RI, S'pore reaffirm pledge to protect Malacca Straits

Agencies, Jakarta/Kuala Lumpur

Indonesia and Singapore on Wednesday reaffirmed their commitment to protect the Straits of Malacca which remains a dangerous waterway despite joint naval patrols.

Last year, Indonesia, Singapore and Malaysia launched joint patrols to curb piracy and deter maritime terrorism in the 900- kilometer (550-mile) waterway. Despite the heightened security, dozens of pirate attacks were reported in the Malacca Straits.

Meeting in the Indonesian capital Jakarta, the military chiefs of the two countries agreed to step up military cooperation and increase personnel exchanges in an effort to improve the safety of the waterway that borders Malaysia, Singapore and Indonesia.

"We have come to the conclusion that the Malacca Straits have to be secure from pirates," Indonesian military chief Gen.
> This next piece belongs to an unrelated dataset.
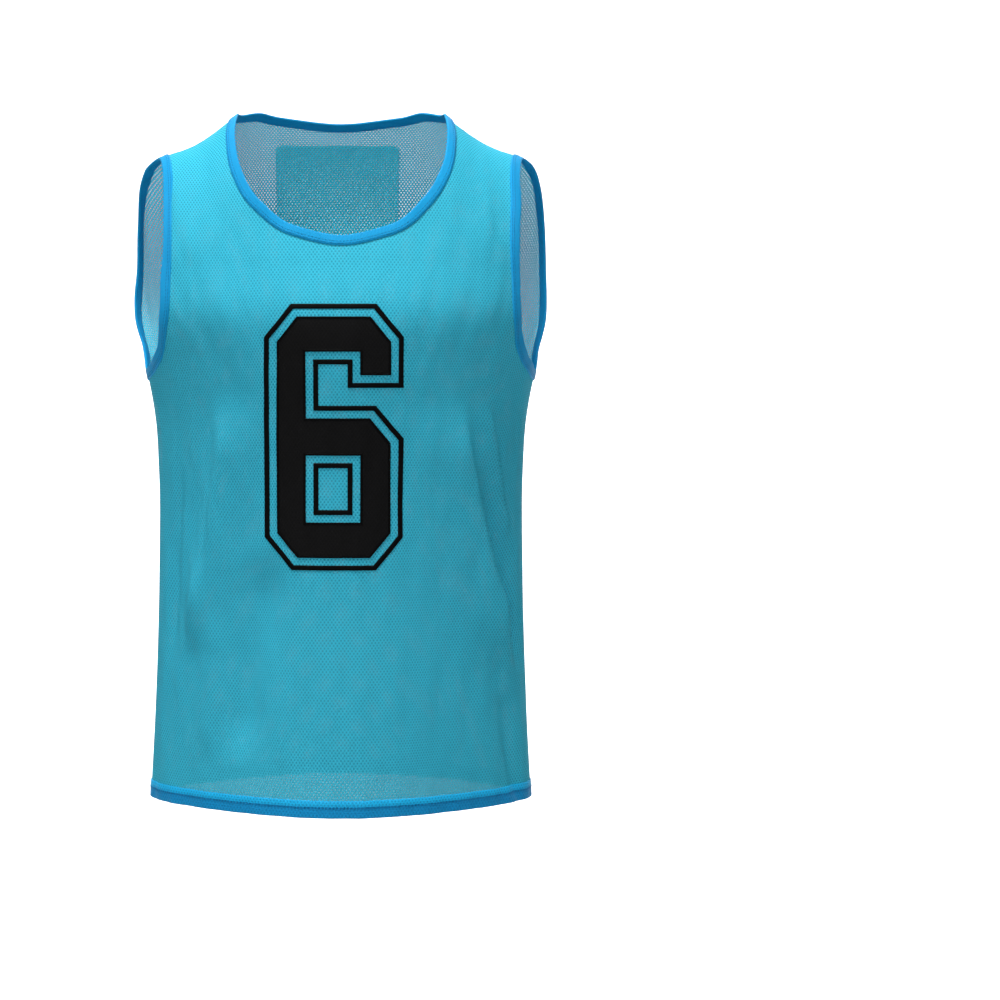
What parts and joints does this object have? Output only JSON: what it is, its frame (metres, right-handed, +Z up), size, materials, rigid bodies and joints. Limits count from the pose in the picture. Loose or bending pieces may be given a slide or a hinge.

Endriartono Sutarto told reporters. "Indonesia, Singapore and Malaysia can work together effectively in order to prevent such attacks."

Just last week, pirates hijacked a tin-laden Indonesian ship traveling to Singapore and held the crew captive for two days while unloading the cargo in a Malaysian port, a maritime watchdog said on Tuesday.
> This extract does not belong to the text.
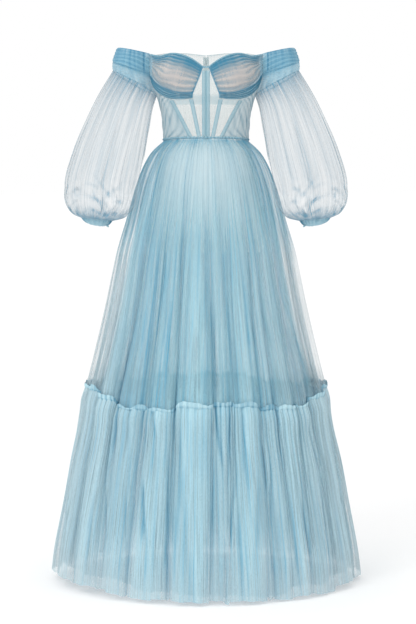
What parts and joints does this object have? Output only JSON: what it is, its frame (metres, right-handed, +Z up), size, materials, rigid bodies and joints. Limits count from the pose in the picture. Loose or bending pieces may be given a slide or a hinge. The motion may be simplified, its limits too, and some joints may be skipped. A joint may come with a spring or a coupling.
{
  "type": "maxi dress",
  "caption": "Off-shoulder tulle maxi dress with a boned sweetheart corset bodice, balloon sleeves, a gathered skirt and a ruffled bottom tier, in its worn shape.",
  "frame": {"origin": "middle of the waist seam, level with its lower edge, where the wearer's waist holds the dress", "axes": "+Z up towards the neckline, the front faces -Y, the wearer's left is +X"},
  "size_m": [0.783, 0.6895, 1.3345],
  "materials": {
    "corset_mesh": "sheer power mesh",
    "blue_tulle": "soft dusty blue tulle",
    "dense_tulle": "tightly gathered tulle",
    "sheer_tulle": "single sheer tulle",
    "boning_tape": "matt woven tape",
    "nude_lining": "smooth moulded lining",
    "slip_lining": "plain satin-backed lining",
    "zip_metal": "colour-matched paint"
  },
  "bodies": {
    "dress": {"front_centre_panel_left": "corset_mesh", "front_centre_panel_right": "corset_mesh", "front_middle_panel_left": "corset_mesh", "front_middle_panel_right": "corset_mesh", "side_panel_left": "blue_tulle", "side_panel_right": "blue_tulle", "back_panel_left": "corset_mesh", "back_panel_right": "corset_mesh", "centre_channel_left": "boning_tape", "centre_channel_right": "boning_tape", "inner_channel_left": "boning_tape", "inner_channel_right": "boning_tape", "outer_channel_left": "boning_tape", "outer_channel_right": "boning_tape", "cup_left": "sheer_tulle", "cup_right": "sheer_tulle", "cup_lining_left": "nude_lining", "cup_lining_right": "nude_lining", "neck_binding_left": "dense_tulle", "neck_binding_right": "dense_tulle", "underbust_drape_left": "blue_tulle", "underbust_drape_right": "blue_tulle", "shoulder_band_left": "dense_tulle", "shoulder_band_right": "dense_tulle", "sleeve_left": "sheer_tulle", "sleeve_right": "sheer_tulle", "cuff_left": "dense_tulle", "cuff_right": "dense_tulle", "waist_seam": "dense_tulle", "skirt_front": "blue_tulle", "skirt_back_left": "blue_tulle", "skirt_back_right": "blue_tulle", "underskirt": "blue_tulle", "slip": "slip_lining", "tier_front": "blue_tulle", "tier_back_left": "blue_tulle", "tier_back_right": "blue_tulle", "zip_tape": "blue_tulle", "zip_slider": "zip_metal"},
    "pull_tab": {"zip_tab": "zip_metal"}
  },
  "joints": [
    {"name": "tab_hinge", "type": "hinge", "parent": "dress", "child": "pull_tab", "pos_m": [0, 0.11139, 0.2162], "axis": [1, 0, 0], "range_deg": [0, 150]}
  ]
}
The pirates, believed to be Indonesians, fired gunshots at the ship and boarded it on Friday shortly after it had left Muntok port on the southern tip of Sumatra island, said Noel Choong, head of the International Maritime Bureau's piracy reporting center in Kuala Lumpur.

The pirates eventually took the ship back into Indonesian waters and escaped in a speedboat, leaving the crew uninjured, Choong said.
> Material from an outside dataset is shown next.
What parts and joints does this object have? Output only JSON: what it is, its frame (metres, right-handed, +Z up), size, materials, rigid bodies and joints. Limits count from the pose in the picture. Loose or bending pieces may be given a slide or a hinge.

Meanwhile, a top Malaysian security official warned on Wednesday that any ship providing private armed escort services to merchant vessels in the pirate-infested Malacca Strait will be detained.

Director of internal security Othman Talib was responding to reports earlier this month that private security firms employing former members of elite military units had begun providing armed escorts to ships plying dangerous Asian waters.

One of the groups, Singapore-based Background Asia Risk Solutions, has its own armor-plated vessel that accompanies boats anywhere between Sri Lanka and the South China Sea for about US$50,000 a mission.

The company employs 60 former members of crack military units from Singapore and elsewhere, who carry out their escort missions armed with M-16 and M-4 assault rifles.

Background Asia Risk Solutions managing director Alex Duperouzel said on Wednesday his company was indeed conducting armed escorts in Malaysian waters but said he was confident the operations were legal.

Another Singapore-based company that provides armed escorts is Malacca Straits Maritime Security, whose personnel include armed Gurkhas, according to a report in the Straits Times last month.

Malaysia has formed a new maritime agency that will begin patrolling the Malacca Straits in June to curb rising piracy and the threat of terrorism, a news report said on Wednesday.

The Malaysian Maritime Enforcement Agency, or MMEA, will start monitoring the straits and other territorial waters with six patrol boats and crew drawn from the Malaysian navy, the New Straits Times quoted navy chief, Adm. Mohamad Anwar Mohamad Nor, as saying.

At least eight pirate attacks on ships in the Malacca Strait and adjoining Singapore Strait have been recorded by the International Maritime Bureau's Piracy Reporting Center in Malaysia since Feb. 28.

The strait, a narrow waterway slicing Indonesia's Sumatra island from mainland Southeast Asia is one of the busiest shipping lanes in the world, funneling 50,000 vessels a year between the biggest economies of the West and the East.